当然、このバイオマス資源を利用しようとする研究は数多く、特にシロアリがセルロースを分解する能力があることから分野ではシロアリを研究対象とする事が多い。

そんな中、東京大学の鮫島正浩教授と五十嵐圭日子准教授の研究は“きのこ”の酵素を利用してセルロースを分解してバイオマス・エネルギーとして利用とする研究を進めている。
“きのこ”は木に寄生し木の細胞壁のセルロースなどを分解して自らの栄養源としているが、“きのこ”がセルロースを分解するプロセスを科学的に解明出来れば、莫大な資源量を誇るセルロースを分解してバイオエタノールを生成出来るので、木質バイオマスを石油の代替として利活用が可能となる。

セルロースを分解するのは“きのこ”が内在する「木材腐巧菌」よばれる菌類で、特に白色腐巧菌と呼ばれる菌は木を水と二酸化炭素レベルにまで分解する能力があると言う。
鮫島・五十嵐両氏は、この白色腐巧菌から効率的にセルロースを分解する酵素(糖化酵素)を取り出し、セルロースの分解(糖化)を従来よりも30倍早める事に成功し、更にセルラーゼ“Cel45A”と言う酵素を加えると最大50倍の糖化速度を得る事に成功している。

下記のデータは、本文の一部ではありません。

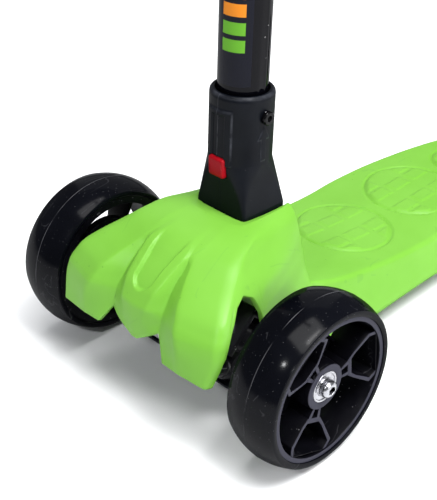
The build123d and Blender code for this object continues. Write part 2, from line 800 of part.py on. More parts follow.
def socket():
    """Plastic socket: foot, flared base and the sleeve round the tube."""
    base = Pos(0, flare_back, 0) * RectangleRounded(2 * flare_half, flare_depth, 4)
    neck = Pos(0, 0, sleeve_bottom) * RectangleRounded(2 * sleeve_radius, 2 * sleeve_radius, sleeve_radius - 0.3)
    body = loft([base, neck], ruled=True)
    body += rod_z(sleeve_radius, sleeve_bottom, sleeve_top)
    panel = rod_z(sleeve_radius + panel_rise, sleeve_bottom + 6, sleeve_top - 10)
    body += panel & block(-13, 13, -sleeve_radius - 2, 0, sleeve_bottom, sleeve_top)
    body = column_frame * body
    foot = side_slab(
        [(28, 104.5), (28, 134), (62, 131), (62, 122), (66, 112), (64, 106), (58, 103.4), (32, 103.4)],
        -foot_half, foot_half,
    )
    foot -= block(-60, 60, 50, 80, 60, 140) - rod_x(8.6, -60, 60, fold_y, fold_z) - block(
        -60, 60, 50, fold_y + 4, fold_z, 140)
    body += foot
    hollow = rod_z(tube_radius, tube_bottom, sleeve_top + 1)
    hollow += rod_z(tube_radius + 1.2, sleeve_top - 2, sleeve_top + 1)
    body -= column_frame * hollow
    body -= rod_x(fold_pin_radius + running_gap, -60, 60, fold_y, fold_z)
    body -= latch_space()
    return body


def latch_space():
    """Hollow in the socket for the latch, its spring and the button."""
    half = latch_half + side_gap
    space = block(-half, half, latch_y - 1, latch_y + latch_thickness + release_travel + 1, 100, button_z + 6)
    space += block(-half, half, 15, latch_y + 2, 100, tongue_z + tongue_thickness / 2 + 0.8)
    window = button_height / 2 + side_gap
    space += block(
        -button_half - side_gap, button_half + side_gap, 10, latch_y + 2,
        button_z - window, button_z + window,
    )
    space += Pos(0, latch_y + 10, button_z) * Rot(90, 0, 0) * Cylinder(4.2, 16)
    return space


def release_button():
    back = latch_y
    body = block(
        -button_half, button_half, button_face_y, button_face_y + button_depth,
        button_z - button_height / 2, button_z + button_height / 2,
    )
    body = fillet(body.edges().filter_by(Axis.Y), 2.2)
    body = fillet(body.faces().sort_by(Axis.Y)[0].edges(), 0.8)
    return body + block(-5, 5, button_face_y + 3, back, button_z - 5, button_z + 5)


def latch():
    """Steel plate behind the button, with the tongue that locks the column upright."""
    low = tongue_z - tongue_thickness / 2
    plate = block(-latch_half, latch_half, latch_y, latch_y + latch_thickness, low, button_z + 5)
    plate += block(-latch_half, latch_half, tongue_tip_y, latch_y + 1, low, low + tongue_thickness)
    return plate


def button_spring():
    y0 = latch_y + latch_thickness + side_gap
    return Pos(0, y0, button_z) * Rot(-90, 0, 0) * coil(2.8, 0.5, 14, 6)


def socket_screw():
    """Screw through socket and tube, with its head on the rider's left."""
    y = column_y + (screw_z - column_base) * tan_rake
    head_x = sleeve_radius + 0.4
    screw = rod_x(screw_radius, -sleeve_radius - 2.5, head_x, y, screw_z)
    head = rod_x(screw_head_radius, head_x, head_x + screw_head_height, y, screw_z)
    head = chamfer(head.edges().group_by(Axis.X)[-1], 0.6)
    recess = Plane(origin=(head_x + 1.0, y, screw_z), z_dir=(1, 0, 0)) * RegularPolygon(2.3, 6)
    return screw + (head - extrude(recess, amount=5))


def socket_nut():
    y = column_y + (screw_z - column_base) * tan_rake
    nut = Plane(origin=(-sleeve_radius - 0.4, y, screw_z), z_dir=(-1, 0, 0)) * RegularPolygon(4.6, 6)
    return extrude(nut, amount=3.5) - rod_x(screw_radius, -60, 0, y, screw_z)


def screw_hole(margin):
    y = column_y + (screw_z - column_base) * tan_rake
    return rod_x(screw_radius + margin, -sleeve_radius - 0.4, sleeve_radius + 0.4, y, screw_z)


def screw_seats():
    """Flat pads on the sleeve under the screw's head and nut."""
    y = column_y + (screw_z - column_base) * tan_rake
    return rod_x(6, -sleeve_radius - 0.4, sleeve_radius + 0.4, y, screw_z)


def lower_tube():
    tube = ring_z(tube_radius, tube_radius - tube_wall, tube_bottom, tube_top)
    return column_frame * tube - screw_hole(0)


def tube_bush():
    """Plastic sleeve in the mouth of the lower tube."""
    bore = inner_tube_radius + running_gap
    body = ring_z(tube_radius - tube_wall, bore, tube_top - bush_length, tube_top)
    body += ring_z(tube_radius, bore, tube_top, tube_top + 2)
    return column_frame * body


def clamp_collar():
    """Split collar with two ears behind the tube."""
    z0 = tube_top - collar_height
    z1 = tube_top
    body = rod_z(collar_radius, z0, z1)
    body += block(-12, 12, collar_radius - 4, collar_radius + collar_ear - 4, z0 + 6, z1 - 6)
    body -= rod_z(tube_radius, z0 - 1, z1 + 1)
    body -= block(-collar_slit / 2, collar_slit / 2, 0, 60, z0 - 1, z1 + 1)
    body -= block(-collar_slit / 2 - 4, collar_slit / 2 + 4, collar_radius + 0.5, 60, z0 - 1, z0 + 6)
    body -= Pos(0, clamp_bolt_y(), clamp_level()) * Rot(0, 90, 0) * Cylinder(clamp_bolt_radius, 60)
    return column_frame * body


def clamp_bolt_y():
    return collar_radius + collar_ear - 11


def clamp_level():
    return tube_top - collar_height / 2


def clamp_bolt():
    """Bolt through the ears, with a nut on the rider's right and an eye on the left."""
    place = Pos(0, clamp_bolt_y(), clamp_level())
    bolt = Pos(-0.5, 0, 0) * Rot(0, 90, 0) * Cylinder(clamp_bolt_radius, 33)
    bolt += Pos(-14.5, 0, 0) * Rot(0, 90, 0) * Cylinder(5.5, 5)
    eye = Pos(lever_pivot_x(), 0, 0) * Cylinder(4.2, 5)
    bolt += eye
    bolt -= Pos(lever_pivot_x(), 0, 0) * Cylinder(2.0, 20)
    return column_frame * (place * bolt)


def lever_pivot_x():
    return 18.0


def lever_pin():
    place = Pos(lever_pivot_x(), clamp_bolt_y(), clamp_level())
    return column_frame * (place * Cylinder(2.0, lever_width + 1))


def clamp_lever():
    """Cam lever that wraps forward round the collar when it is closed."""
    half = lever_width / 2
    cam = rod_z(5.6, -half, half)
    arm_x = collar_radius + 1 - lever_pivot_x() + lever_thickness / 2
    arm = Pos(arm_x - 1, -8, 0) * Box(lever_thickness + 2, 18, lever_width)
    tip_length = lever_length - 16
    tip = Pos(arm_x + 1.4, -16 - tip_length / 2, 0) * Rot(0, 0, 5) * Box(lever_thickness, tip_length, lever_width)
    body = cam + arm + tip
    body = body - block(-12, 4.6, -4.6, 12, -3.4, 3.4) - rod_z(4.8, -3.4, 3.4)
    body -= rod_z(2.0 + running_gap, -20, 20)
    place = Pos(lever_pivot_x(), clamp_bolt_y(), clamp_level())
    return column_frame * (place * body)


# Handlebar: slides in the lower tube

def inner_tube():
    top = bar_up - bar_radius - bar_wall
    tube = ring_z(inner_tube_radius, inner_tube_radius - inner_tube_wall, inner_tube_bottom, top)
    return column_frame * (tube - tee_screw_hole())


def slide_plug():
    """Plastic plug on the foot of the inner tube that centres it in the lower one."""
    outer = tube_radius - tube_wall - running_gap
    low = inner_tube_bottom - 3
    body = rod_z(outer, low, low + 3)
    body += rod_z(inner_tube_radius - inner_tube_wall, low, low + plug_length)
    return column_frame * (body - rod_z(6, low - 1, low + plug_length + 1))


def tee():
    """Moulded joint of the inner tube and the crossbar."""
    body = rod_z(tee_radius, bar_up - 42, bar_up - 4)
    body += Pos(0, 0, bar_up) * Rot(0, 90, 0) * Cylinder(bar_radius + 3.6, 2 * tee_half)
    body -= rod_z(inner_tube_radius, bar_up - 50, bar_up - bar_radius - bar_wall)
    body -= Pos(0, 0, bar_up) * Rot(0, 90, 0) * Cylinder(bar_radius, 100)
    return column_frame * (body - tee_screw_hole())


def tee_screw_hole():
    return Pos(0, inner_tube_radius, bar_up - 30) * Rot(90, 0, 0) * Cylinder(1.8, 12)


def tee_screw():
    """Screw that holds the tee on the inner tube, from behind."""
    place = Pos(0, inner_tube_radius - 3, bar_up - 30) * Rot(-90, 0, 0)
    reach = tee_radius - inner_tube_radius + 3
    body = rod_z(1.8, 0, reach) + rod_z(3.6, reach, reach + 2)
    return column_frame * (place * body)


def crossbar():
    bar = Cylinder(bar_radius, 2 * bar_half) - Cylinder(bar_radius - bar_wall, 2 * bar_half + 2)
    return column_frame * (Pos(0, 0, bar_up) * Rot(0, 90, 0) * bar)


def grip():
    """Left grip: soft sleeve with a flange at its inner end and a closed outer end."""
    end = bar_half + grip_end
    start = end - grip_length
    body = rod_z(grip_radius, start, end) + rod_z(grip_flange, start, start + 4)
    body = fillet(body.edges().group_by(Axis.Z)[-1], 3)
    body -= rod_z(bar_radius, start - 1, bar_half)
    return column_frame * (Pos(0, 0, bar_up) * Rot(0, 90, 0) * body)


def save_all():
    os.makedirs("parts", exist_ok=True)
    save("deck", deck())
    save("steering_bracket", steering_bracket())
    save("bracket_screws", *bracket_screws())
    save("kingpins", kingpin(kingpin_x), kingpin(-kingpin_x))
    save("kingpin_nuts", kingpin_nut(kingpin_x), kingpin_nut(-kingpin_x))
    save("belly_cover", belly_cover())
    save("cover_screws", *cover_screws())
    save("steering_link", steering_link())
    save("centring_springs", *centring_springs())
    left = {
        "knuckle": [knuckle()],
        "link_pin": [link_pin()],
        "axle_bolt": [axle_bolt()],
        "axle_sleeve": [axle_sleeve()],
        "front_tyre": [tyre(
            front_wheel_radius, front_tyre_width, front_rim_radius, front_crown_drop, wheel_x, 0, axle_z)],
        "front_rim": [front_rim()],
        "front_bearings": [bearing(hub_inner_x, 0, axle_z), bearing(hub_outer_x - bearing_width, 0, axle_z)],
        "grip": [grip()],
    }
    for name, pieces in left.items():
        save(f"left_{name}", *pieces)
        save(f"right_{name}", *[mirrored(piece) for piece in pieces])
    for name, x in (("left", rear_wheel_x()), ("right", -rear_wheel_x())):
        save(f"{name}_rear_tyre", tyre(
            rear_wheel_radius, rear_tyre_width, rear_rim_radius, 3.2, x, rear_axle_y, rear_axle_z))
        save(f"{name}_rear_rim", rear_rim(x))
        save(f"{name}_rear_bearings", *rear_bearings(x))
    save("rear_axle_bolt", rear_axle_bolt())
    save("rear_axle_nut", rear_axle_nut())
    save("rear_axle_spacers", *rear_axle_spacers())
    save("rear_brake", rear_brake())
    save("brake_pad", brake_pad())
    save("brake_pin", brake_pin())
    save("brake_spring", brake_spring())
    save("fold_bracket", fold_bracket())
    save("fold_screws", *fold_screws())
    save("fold_pin", fold_pin())
    save("socket", socket() + screw_seats() - screw_hole(0) - column_frame * rod_z(
        tube_radius, tube_bottom, sleeve_top + 1))
    save("release_button", release_button())
    save("latch", latch())
    save("button_spring", button_spring())
    save("socket_screw", socket_screw())
    save("socket_nut", socket_nut())
    save("lower_tube", lower_tube())
    save("tube_bush", tube_bush())
    save("clamp_collar", clamp_collar())
    save("clamp_bolt", clamp_bolt())
    save("lever_pin", lever_pin())
    save("clamp_lever", clamp_lever())
    save("inner_tube", inner_tube())
    save("slide_plug", slide_plug())
    save("tee", tee())
    save("tee_screw", tee_screw())
    save("crossbar", crossbar())


save_all()
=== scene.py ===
import json
import math

import bmesh
import bpy
from mathutils import Matrix, Vector


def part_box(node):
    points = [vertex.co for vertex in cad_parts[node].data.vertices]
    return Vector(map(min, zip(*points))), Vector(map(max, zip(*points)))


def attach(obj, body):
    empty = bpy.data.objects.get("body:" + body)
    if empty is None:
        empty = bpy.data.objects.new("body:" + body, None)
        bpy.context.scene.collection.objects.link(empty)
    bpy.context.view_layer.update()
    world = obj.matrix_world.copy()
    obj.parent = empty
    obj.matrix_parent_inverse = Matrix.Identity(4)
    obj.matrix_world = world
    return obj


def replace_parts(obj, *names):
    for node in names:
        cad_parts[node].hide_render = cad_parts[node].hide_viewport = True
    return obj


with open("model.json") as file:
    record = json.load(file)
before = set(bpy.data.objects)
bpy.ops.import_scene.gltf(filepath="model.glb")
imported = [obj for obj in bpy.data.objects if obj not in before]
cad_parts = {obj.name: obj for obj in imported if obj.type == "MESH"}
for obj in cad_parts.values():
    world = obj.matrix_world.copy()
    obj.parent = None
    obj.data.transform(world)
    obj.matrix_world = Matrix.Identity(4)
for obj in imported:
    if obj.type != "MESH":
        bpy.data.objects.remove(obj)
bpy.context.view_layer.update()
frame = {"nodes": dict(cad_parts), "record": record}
nodes = frame["nodes"]
scene = bpy.context.scene

# Camera: three-quarter view from above, on the rider's front left, close on the front wheels
# and the nose. It is rolled by about a degree.

azimuth, elevation, roll = math.radians(46.12), math.radians(33.84), math.radians(-1.21)
camera_target = Vector((-0.00335, -0.16927, 0.09487))
camera_distance = 0.72705

camera_data = bpy.data.cameras.new("camera")
camera_data.lens = 75.6
camera_data.sensor_width = 36
camera = bpy.data.objects.new("camera", camera_data)
scene.collection.objects.link(camera)
back = Vector((
    math.sin(azimuth) * math.cos(elevation),
    -math.cos(azimuth) * math.cos(elevation),
    math.sin(elevation),
))
flat_right = Vector((0, 0, 1)).cross(back).normalized()
flat_up = back.cross(flat_right)
right = flat_right * math.cos(roll) + flat_up * math.sin(roll)
up = flat_up * math.cos(roll) - flat_right * math.sin(roll)
turn = Matrix((right, up, back)).transposed().to_4x4()
camera.matrix_world = Matrix.Translation(camera_target + back * camera_distance) @ turn
scene.camera = camera

# Floor and light: a white paper floor under a soft key lamp and a wide lamp, both from above, with
# a small lamp in front, one at the side, a wide one behind and a pale world that fills the shadows.

floor_mesh = bpy.data.meshes.new("floor")
shaping = bmesh.new()
bmesh.ops.create_grid(shaping, x_segments=1, y_segments=1, size=6)
shaping.to_mesh(floor_mesh)
shaping.free()
floor = bpy.data.objects.new("floor", floor_mesh)
scene.collection.objects.link(floor)


def new_material(name):
    """A node material with its shader and its object coordinates."""
    material = bpy.data.materials.new(name)
    material.use_nodes = True
    shader = material.node_tree.nodes["Principled BSDF"]
    where = material.node_tree.nodes.new("ShaderNodeTexCoord").outputs["Object"]
    return material, material.node_tree, shader, where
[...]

また五十嵐准教授の研究は医薬の分野に広がりを見せている。
抗癌剤として利用されているβグルカンは“きのこ”が木を分解して生合成した物質であるが、この他“きのこ”は様々な化合物を生成する事から、木質バイオマス由来の医薬品開発の研究が新たな分野として注目されるだろう。

日本では“きのこ”を食用にし品種改良などが進んでおり、“きのこ”研究では世界一である。

この“きのこ”以外にも、南方熊楠が紀伊の森で研究し昭和天皇にもご進講した粘菌など、今まで日の目を見る事が無かった植物由来の微生物や酵素などを対象とした研究を加速させ、我が国独自のバイオマス利用を推進する政策が是非とも必要である。

また三井物産も国内73ヶ所に4万4088ヘクタールの社有林を保有しており、年間11億円の費用をかけて維持しているが、従来の間伐材利用などに留まる事無く、木質バイオマスを活用した研究を環境基金などを通じて支援し、真の国土保全に寄与する事が重要である。